Bonus point win, but Penrith must improve

Date: Friday 19th January 2018

PENRITH returned from Newcastle with the bonus point win they set out for, but it did not quite come in the manner they expected.

They ended up sharing 10 tries with Northern who are struggling at the bottom of the table. It was only the goal kicking that separated the two sides — and Penrith had stand-in place kicker George Graham to thank for that.



Penrith’s away form of late has been shaky to say the least and they started inauspiciously when the home kick-off bounced into touch without any of the forwards laying a hand on it.

The home side, with a strong breeze at their backs, then had the better of the opening minutes as they spent time in the Penrith 22, but did not seriously threaten.

It was the visitors who opened the scoring after they got a bit of possession. A clean Ross Jackson break saw them make ground into the opposition half where they were awarded a penalty which they kicked to the corner.

They won clean lineout ball which, after an initial drive from the forwards, was moved across field. A home defender flew out of the defensive line and was clearly offside under his own posts and the referee duly awarded the kick. There had been some discussion before the game about who would undertake kicking duties in the absence of Matt Allinson, and Graham took charge of the situation and knocked it over without any fuss.

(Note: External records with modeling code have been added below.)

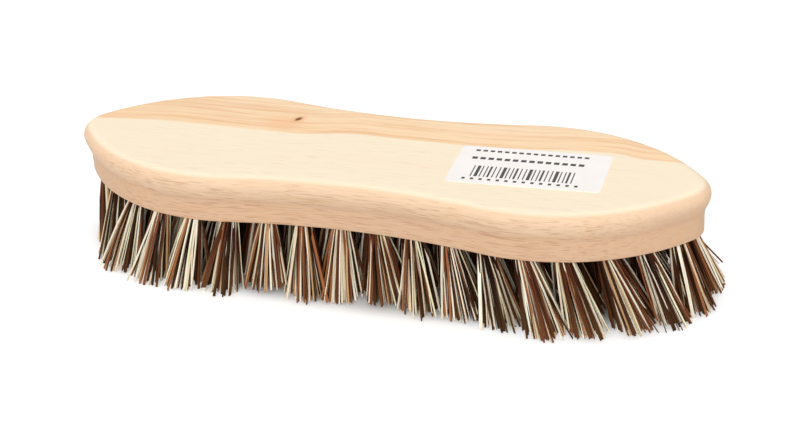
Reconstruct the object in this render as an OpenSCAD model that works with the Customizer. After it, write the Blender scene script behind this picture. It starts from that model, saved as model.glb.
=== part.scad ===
// Wooden scrub brush with a waisted beech block and plant-fibre tufts.
// The brush stands on its bristle tips, which are trimmed level at z = 0.
// Length runs along X, width along Y, and the bare top of the block faces +Z.
// Each tuft is a bundle of fibres folded round a flat wire anchor in a blind hole.

/* [Wooden block] */

// Length of the block from nose to nose
block_length = 220; // [200:1:244]
// Width across the widest place of each lobe
block_width = 68; // [64:1:76]
// How far each side draws in at the waist
waist_depth = 5; // [3:0.5:7]
// Distance between the widest places of the two lobes
lobe_spacing = 109; // [100:1:118]
// Radius of the two noses, seen from above
nose_radius = 12; // [10:0.5:15]
// Thickness of the block
block_thickness = 17; // [15:0.5:24]
// Radius of the rounded top edge
top_edge_radius = 4; // [2:0.5:5]
// How far the side wall is set in below the top lip
cove_depth = 1.9; // [0.8:0.1:2.4]
// Height of the hollow curve between the lip and the side wall
cove_height = 6.5; // [4:0.5:8]

/* [Tuft holes] */

// Diameter of the drilled holes
hole_diameter = 5.6; // [5.4:0.1:6.2]
// Depth of the drilled holes, along their own axis
hole_depth = 11; // [9:0.5:12.5]
// Distance from the block's widest outline to the outer ring of holes
ring_inset = 6.4; // [6:0.1:7.4]

/* [Bristles] */

// Height of the block above the trimmed tips
bristle_length = 25; // [20:0.5:34]
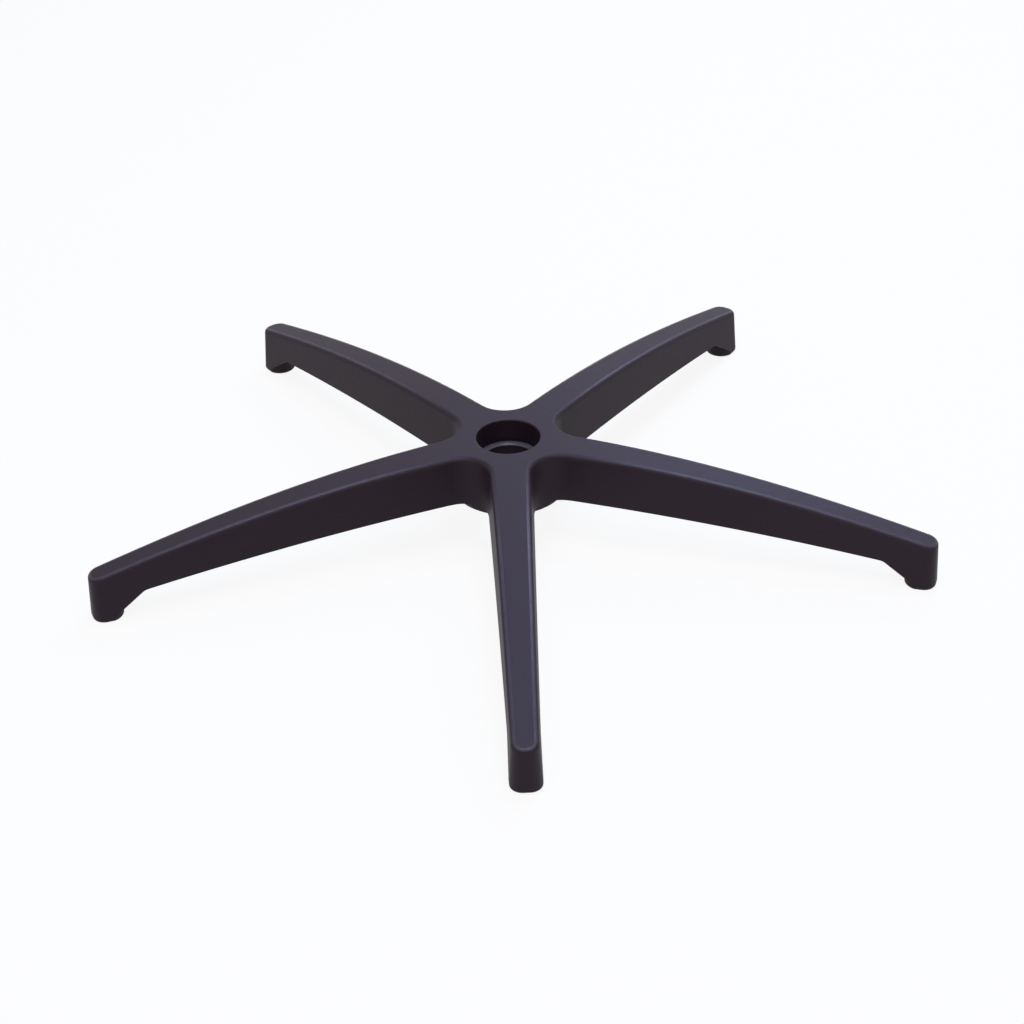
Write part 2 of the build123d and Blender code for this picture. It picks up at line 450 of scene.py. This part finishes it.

It was then Northern’s turn to attack. They kicked a wind-assisted penalty into the Cumbrians’ 22 and set up the catch and drive from the lineout. The defenders were able to bring the drive to a halt but then had to tackle desperately as home side battered the line. They looked to have successfully held out, but the referee was playing advantage and they had earlier been penalised. This penalty was again kicked to the corner and this time the home side’s catch and drive was better worked and they forced the Penrith eight back to claim the try.

The conversion was missed, but the home team led by two points and for a while there was little in it. However, the Winters Park men then had a frantic 10 minutes during which they scored four tries and looked to have run away with the game.

Mike Raine took a line-out ball on halfway and the forwards drove the ensuing maul almost up to the 22. There was then a series of phases forcing play up the middle before the ball went right to Jamie McNaughton, who found flanker Tom Lindsay on his outside and he was stopped just short by a scrambling defence. The ball was quickly recycled and when it went left, Dan Richardson found himself in acres of space and was tackled only as he crossed the line. Graham hit a difficult conversion into the wind.

Penrith now had their tails up and strong running by Brad Taylor and Lindsay among others saw them again in the home 22. Ryan Johnson burst through the defensive line and, when faced with the full back, unselfishly drew him and released Graham who strolled over under the posts.

They added their third try after Raine, Graham and McNaughton combined off the back of a set scrum and drew the cover into the middle of the field. Play was then spread rapidly right and a long pass found prop Will Morgan on the wing, virtually on his own some 40 metres from the line. In a run the big prop will talk about for years, he outpaced the cover and beat the last defender on the outside to score a winger’s try in the corner.

From the restart, Dan Morgan secured the ball and it was moved to the backs where Taylor hit the gap, broke clear and went unchallenged under the posts. That was the bonus point try, and at 29-5 it looked to be game, set and match as Northern looked a beaten and bedraggled side. That is not how it worked out though, as the home side staged a dogged fightback.

Some slack defending in the Penrith midfield allowed them to score under the posts in the last play of the first half and supplied them with a glimmer of hope.

The home side started the second half brightly, but it was Penrith who scored first. Jay Rossi engineered himself a telling break and was brought down by the full back in the 22. Dan Morgan did well to get to him in support and took the pass flicked off the ground and went in for the try. Graham hit his fourth conversion out of five.

The game was then turned on its head as Northern began an improbable fightback, scoring 17 unanswered points, including three tries, to put the game right back in the melting pot.

Their first try was a messy affair after the ball was hacked through; the next came from the restart when the Penrith backs would not have been happy with their defending; and the third came as the home side piled on the pressure and forced their way over following a five-metre scrum.

At this stage there was more than 20 minutes left on the clock and the game could have gone either way. What did not look to be on the cards was a scoreless final quarter, but that is how it turned out, with the Cumbrians hanging on to claim the spoils.

Northern rather ran out of steam as the game came to a close and Penrith regained some composure to calm things down and see it out. They ended up on the front foot in the home 22, with a penalty shot at goal from the final kick of the game.

It was a strange game, with play swinging one way and then the other. Ten tries were scored, with seven of them into the brisk wind. Penrith broke their run of four away defeats, but they will have to improve on this if they are to progress.